To start fresh, tap Reset All at the bottom of any page. This permanently deletes all saved data from the device and cannot be undone.
To save a copy of your results, use the Print / Save Report button on the Results step. This opens your browser’s print dialog, where you can print to paper or save as a PDF.
Tips for Best Results
Use real numbers, not round numbers. The value of LiVT comes from seeing your actual cost structure. Guessing “$50,000 for payroll” when it’s really $63,400 hides real costs. Pull from your tax return, settlement sheets, and bank statements.
Update fuel prices regularly. Fuel is the most volatile input. When diesel jumps 40 cents, go into Step 2 and update it. You’ll see the impact immediately.
Run multiple scenarios. Change the time frame, adjust the effort slider, try different production levels. LiVT is fast enough to answer “what if” questions in real time. What if I get one more load per week? What if I lose two weeks to mud season? What if I add a product?
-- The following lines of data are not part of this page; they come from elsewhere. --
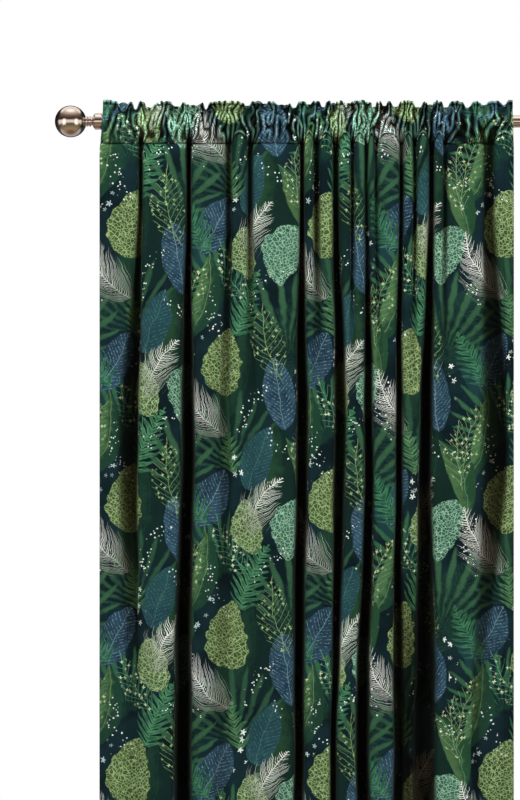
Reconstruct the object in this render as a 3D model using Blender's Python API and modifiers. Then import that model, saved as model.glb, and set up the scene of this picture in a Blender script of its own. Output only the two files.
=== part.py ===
"""A printed velvet curtain gathered on a round metal rod that has a ball finial at each end.

One panel of cloth hangs from its own casing: the top of the panel is turned over to the back,
stitched above and below the rod, and stands up above the rod as a frill. Below the casing the
cloth drops in long vertical folds, close together on the right and broad on the left.

Frame: metres, +Z up, +X along the rod to the viewer's right, the front of the cloth faces -Y.
The origin lies on the rod's axis, at the middle of the hung curtain.
"""

import math

import bmesh
import bpy

MM = 0.001

# Driving sizes of the cloth
CLOTH_WIDTH = 1.400
CLOTH_DROP = 2.400
HUNG_WIDTH = 0.966
CASING_LEFT = -0.4755
CASING_RIGHT = 0.4820
CLOTH_THICKNESS = 0.0018
FRILL_TOP = 0.050
HEM_Z = FRILL_TOP - CLOTH_DROP

# Driving sizes of the rod and its finials
ROD_RADIUS = 0.014
ROD_WALL = 0.0012
ROUND_SIDES = 28
BALL_RADIUS = 0.037
NECK_RADIUS = 0.0110
GROOVE_RADIUS = 0.0085
COLLAR_RADIUS = 0.0188
COLLAR_END = 0.073
SOCKET_DEPTH = 0.020
FIT_GAP = 0.0003
LEFT_BALL_X = -0.552
RIGHT_BALL_X = 0.606

# How far the ridges bulge forward between two valleys, as a share of their width and at most
CROWN_SHARE = 0.05
CROWN_MOST = 4.0
RIDGE_POINT_SPACING = 30.0

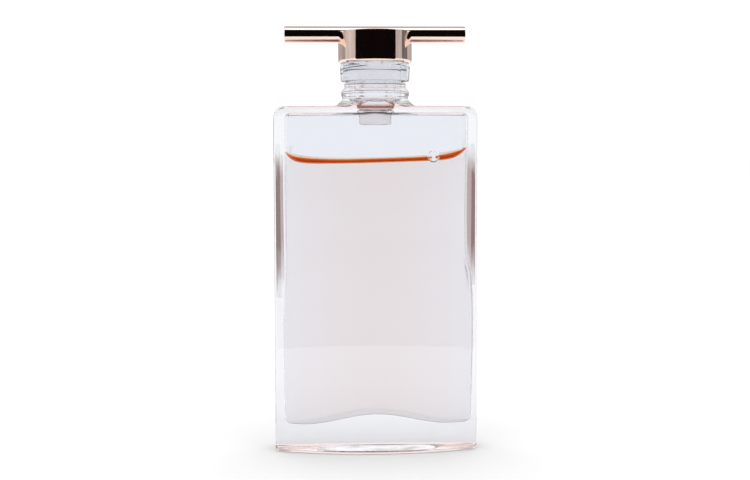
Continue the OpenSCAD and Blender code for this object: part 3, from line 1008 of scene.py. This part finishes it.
def build_screens():
    """Dark in front, where the room is unlit, greys round the sides, and mauve strips behind the glass's edges."""
    curved_screen("dark_front", 0.11, -64, 64, 0.0005, 0.32, plain_light("dark_front", (0.004, 0.003, 0.003)),
                  "glossy")
    for name, start, end, tone in (("left_light", -108, -64, 0.68), ("left_grey", -128, -108, 0.36),
                                   ("right_light", 64, 90, 0.58), ("right_dark", 90, 118, 0.19),
                                   ("back_grey", 118, 232, 0.5)):
        curved_screen(name, 0.5, start, end, 0, 0.9, plain_light(name, (tone, tone * 0.98, tone * 0.98)), "glossy")
    ceiling("ceiling_light", -0.13, 0.04, 1.9)
    ceiling("ceiling_grey", 0.04, 0.6, 0.55)
    for name, start, end, low, high, colour in (
            ("strip_left_line", 160.8, 163.6, 0.009, 0.0465, (0.16, 0.13, 0.14)),
            ("strip_left_mauve", 163.6, 165.75, 0.009, 0.0465, (0.33, 0.235, 0.22)),
            ("strip_left_pale", 165.75, 166.4, 0.012, 0.044, (0.6, 0.5, 0.48)),
            ("strip_right_pale", 188.0, 189.0, 0.014, 0.0465, (0.6, 0.46, 0.43)),
            ("strip_right_mauve", 189.0, 191.2, 0.012, 0.0465, (0.33, 0.21, 0.21))):
        curved_screen(name, 0.12, start, end, low, high, strip_light(name, colour, low, high), "transmission")


def build_world():
    world = bpy.data.worlds.new("studio")
    bpy.context.scene.world = world
    world.use_nodes = True
    back = world.node_tree.nodes["Background"]
    back.inputs["Color"].default_value = (*WHITE, 1)
    back.inputs["Strength"].default_value = 1.1


def build_softbox():
    """A large soft lamp above and slightly behind the object."""
    place, aim = Vector((0, 0.05, 0.9)), Vector((0, 0, 0.03))
    lamp = bpy.data.lights.new("top_softbox", "AREA")
    lamp.shape = "RECTANGLE"
    lamp.size, lamp.size_y = 0.9, 0.9
    lamp.energy = 0.6
    obj = add_object("top_softbox", lamp)
    obj.location = place
    obj.rotation_mode = "QUATERNION"
    obj.rotation_quaternion = (place - aim).to_track_quat("Z", "Y")
    obj.visible_camera = False


def build_camera():
    """At the distance and height of the view in the picture, almost level and a little left of straight on."""
    distance, azimuth, height = 0.1966, math.radians(-2.46), 0.04525
    aim = Vector((-0.00005, 0, 0.03159))
    roll = math.radians(-0.14)
    data = bpy.data.cameras.new("camera")
    data.sensor_width = 36
    data.lens = 62.77
    data.clip_start = 0.005
    data.clip_end = 20
    camera = add_object("camera", data)
    camera.location = (distance * math.sin(azimuth), -distance * math.cos(azimuth), height)
    turn = (camera.location - aim).to_track_quat("Z", "Y").to_matrix()
    camera.rotation_mode = "QUATERNION"
    camera.rotation_quaternion = (turn @ Matrix.Rotation(roll, 3, "Z")).to_quaternion()
    bpy.context.scene.camera = camera


scene = bpy.context.scene
scene.view_settings.view_transform = "Standard"
scene.cycles.max_bounces = 24
scene.cycles.transmission_bounces = 20
scene.cycles.glossy_bounces = 12
scene.cycles.transparent_max_bounces = 12

build_camera()
build_floor()
build_world()
build_screens()
build_softbox()
rose_gold = metal_material()
build_glass()
build_perfume()
build_meniscus()
build_bubble()
build_plug()
build_insert()
build_disc()
build_collar(rose_gold)
build_bar(rose_gold)
build_film()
Compare jobs. Run the same cost structure against different jobs by changing your production numbers and additional costs on the Results tab. Some jobs that look good on gross revenue look different when you account for moving costs and lower production rates.
Watch the weekly cost number. The Total Weekly Cost on Step 2 is the single most important number in the app. It’s the nut you have to crack every week before you start making money. Know this number cold.
Revisit annually. Equipment values change. Insurance premiums change. Overhead creeps up. Come back to Steps 1 and 2 at the start of each year and update your numbers. Your weekly cost may be different than you think.
About
LiVT was developed by the Vermont Forest Business School, a program of Northeast Forests LLC. It was originally funded by the Vermont Working Lands Enterprise Initiative and built to help Vermont logging businesses understand their true cost of production and make better financial decisions.
LiVT is free to use. No registration, no data collection, no ads.